Y aquí caben algunas reflexiones, tanto en torno a la coyuntura actual, como otras de carácter más orgánico acerca de los modos de enfrentarse realmente al capitalismo. En primer lugar, la necesidad de no confundir la resistencia anticapitalista, con fenómenos alimentados desde el interior del sistema y con la activa anuencia de la hegemonía político-militar mundial encarnada por EE.UU, tal como la red de Bin Laden. A seguir, el no comprar la construcción como enemigos mortales de la democracia norteamericana, que los medios de alcance mundial efectúan, de quiénes hasta ayer fueron aliados dilectos (como ocurrió antes con el general Noriega, en el medio con más de un jerarca árabe, y hoy con Bin Laden). Y último y quizás más importante, que las dicotomías entre capitalismo bueno y capitalismo malo, entre gran empresa y delito, entre libre mercado y corrupción, son tan lábiles que, a los efectos prácticos, se las puede considerar inexistentes.

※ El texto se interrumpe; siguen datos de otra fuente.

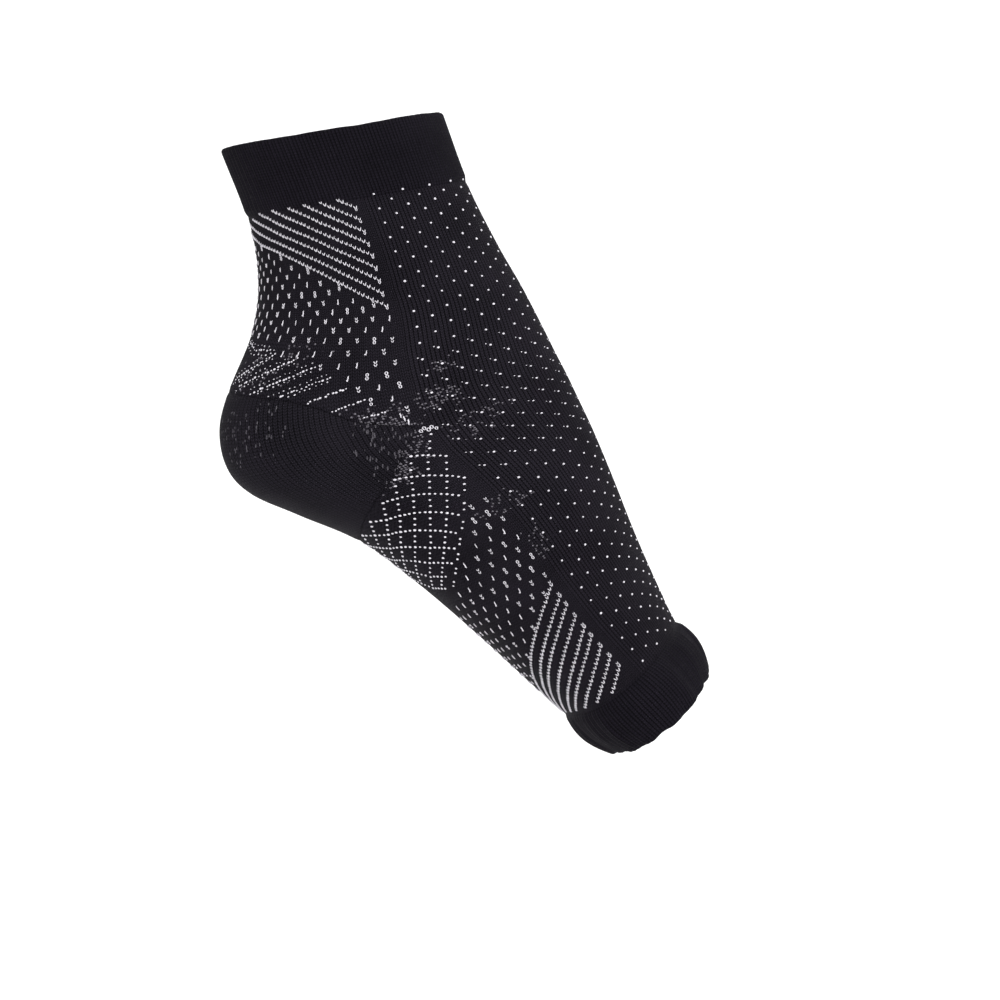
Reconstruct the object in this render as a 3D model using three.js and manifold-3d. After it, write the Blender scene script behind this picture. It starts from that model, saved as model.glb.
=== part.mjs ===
// Open-toed compression foot sleeve, in the form that it has on a foot with the toes pointed down.
//
// Units are millimetres. +Z is up, +X points to the toes and Y runs across the foot. The origin is
// the centre of the ankle opening. The sleeve is one knitted tube, described by flat sections that
// all contain the Y direction. Each section hangs back from the front line, which runs from the
// ankle rim down the shin and the instep to the toe rim. The ankle cuff, the body, the heel pouch
// and the toe band are stretches and patches of that one surface, each with its own wall.

import * as THREE from "three";
import { mergeVertices } from "three/addons/utils/BufferGeometryUtils.js";
import Module from "manifold-3d";

// Lengths down the front line

const ANKLE_CUFF_HEIGHT = 25.4;
const BODY_LENGTH = 165.9;
const TOE_BAND_HEIGHT = 20.1;
const FRONT_LEAN = 25.9;

// Depths from the front to the back or the sole, and widths across

const ANKLE_DEPTH = 76;
const ANKLE_WIDTH = 63;
const HEEL_DEPTH = 119;
const HEEL_WIDTH = 67;
const BALL_DEPTH = 49.3;
const BALL_WIDTH = 86;

// Walls, steps and gaps

const BODY_WALL = 1.3;
const POUCH_WALL = 1.5;
const CUFF_WALL = 2.2;
const CUFF_STEP = 0.6;
const POUCH_STEP = 0.1;
const GAP = 0.3;

// Rib knit and gathers of the two cuffs

const CUFF_RIBS = 72;
const RIB_RELIEF = 0.5;
const TOE_BAND_PUFF = 2;
const GATHER_COUNT = 9;
const GATHER_HEIGHT = 0.6;

// Ankle bones and hollows, as heights on each side

const ANKLE_BONE_HEIGHT = 3.2;
const TENDON_HOLLOW_DEPTH = 3.0;
const ARCH_HOLLOW_DEPTH = 2.6;

// Facets

const BODY_FACETS = 52;
const RINGS_PER_ROW = 2;
const CUFF_RINGS = 3;
const SEAM_POINTS = 28;

const ankle = { depth: ANKLE_DEPTH, width: ANKLE_WIDTH };
const heel = { depth: HEEL_DEPTH, width: HEEL_WIDTH };
const ball = { depth: BALL_DEPTH, width: BALL_WIDTH };

const ANKLE_RIM_AT = -ANKLE_CUFF_HEIGHT / BODY_LENGTH;
const TOE_RIM_AT = 1 + TOE_BAND_HEIGHT / BODY_LENGTH;

// The sections, from the ankle rim to the toe rim.
//   along   place on the front line, a share of BODY_LENGTH from the foot of the ankle cuff
//   dip     how far the front line lies behind its chord, a share of BODY_LENGTH
//   tilt    degrees by which the section falls from its front to its back
//   of      the named sizes that the section follows
//   depth   share of that depth, front to back
//   width   share of that width
//   widest  where the section is widest, a share of its depth from the front
//   bow     how far the flanks run ahead of the section's plane, a share of its width
//   front   squareness of the front quarter, 2 for an ellipse
//   back    squareness of the back quarter
const SECTIONS = [
  { name: "ankle rim", along: ANKLE_RIM_AT, dip: 0.005, tilt: 9.6, of: ankle,
    depth: 0.996, width: 1, widest: 0.49, bow: 0.02, front: 2.1, back: 2.05 },
  { name: "cuff foot", along: 0, dip: 0.02, tilt: 9.3, of: ankle,
    depth: 0.995, width: 0.97, widest: 0.48, bow: 0.025, front: 2.1, back: 2 },
  { name: "leg", along: 0.139, dip: 0.0185, tilt: 8.6, of: ankle,
    depth: 1.085, width: 0.97, widest: 0.46, bow: 0.02, front: 2.05, back: 1.95 },
  { name: "tendon", along: 0.241, dip: 0.0115, tilt: 9.9, of: ankle,
    depth: 1.232, width: 1, widest: 0.44, bow: 0.015, front: 2, back: 1.95 },
  { name: "pouch top", along: 0.334, dip: 0.009, tilt: 12, of: heel,
    depth: 0.923, width: 0.97, widest: 0.44, bow: 0.01, front: 2, back: 2.15 },
  { name: "heel back", along: 0.39, dip: 0.0085, tilt: 13.6, of: heel,
    depth: 0.989, width: 0.985, widest: 0.45, bow: 0.005, front: 2, back: 2.35 },
  { name: "heel turn", along: 0.425, dip: 0.0075, tilt: 17.2, of: heel,
    depth: 1.005, width: 0.99, widest: 0.47, bow: 0, front: 2, back: 2.5 },
  { name: "heel corner", along: 0.453, dip: 0.007, tilt: 20.2, of: heel,
    depth: 0.968, width: 0.99, widest: 0.49, bow: 0, front: 2, back: 2.5 },
  { name: "heel base", along: 0.5, dip: 0.0075, tilt: 22.7, of: heel,
    depth: 0.868, width: 0.99, widest: 0.51, bow: 0.005, front: 2, back: 2.4 },
  { name: "pouch foot", along: 0.574, dip: 0.0085, tilt: 25.5, of: heel,
    depth: 0.739, width: 1.01, widest: 0.53, bow: 0.01, front: 2, back: 2.3 },
  { name: "arch", along: 0.68, dip: 0.0145, tilt: 29.1, of: ball,
    depth: 1.527, width: 0.83, widest: 0.55, bow: 0.02, front: 2, back: 2.2 },
  { name: "waist", along: 0.804, dip: 0.024, tilt: 33.5, of: ball,
    depth: 1.286, width: 0.9, widest: 0.57, bow: 0.035, front: 2, back: 2.25 },
  { name: "ball", along: 0.924, dip: 0.0285, tilt: 38.1, of: ball,
    depth: 1.1, width: 0.97, widest: 0.58, bow: 0.05, front: 2.05, back: 2.3 },
  { name: "band root", along: 1, dip: 0.028, tilt: 39.7, of: ball,
    depth: 0.995, width: 0.99, widest: 0.57, bow: 0.06, front: 2.1, back: 2.3 },
  { name: "toe rim", along: TOE_RIM_AT, dip: 0.0105, tilt: 40, of: ball,
    depth: 0.875, width: 0.99, widest: 0.55, bow: 0.055, front: 2.1, back: 2.2 },
];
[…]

La batalla contra el terrorismo, como la casi omnipresente en Argentina lucha contra la corrupción, suelen llevar en su seno el efecto, intencionado o no, de alejar al gran capital internacional del foco de los cuestionamientos, e incluso de tender la sospecha sobre los disidentes, como lo registran algunos intentos burdos de asociar a los mal llamados globalifóbicos con el terrorismo. Y también el de justificar el incremento y diversificación de mecanismos de control social y político, que pueden tomar incluso la fisonomía de una suerte de estado policial de alcance mundial. Entre los jeques que construyen su poder sobre el hambre y la opresión de sus pueblos, y los poderosos de EEUU que intentan proclamar hoy una nueva cruzada, hay un rasgo que los hermana: Unos y otros son grandes capitalistas, y como tales beneficiarios, de modos diferentes, del circuito de acumulación capitalista mundial. Desde el punto de vista del conjunto de los explotados, oprimidos, y asqueados ante la injusticia de este planeta, ambos forman parte del campo enemigo.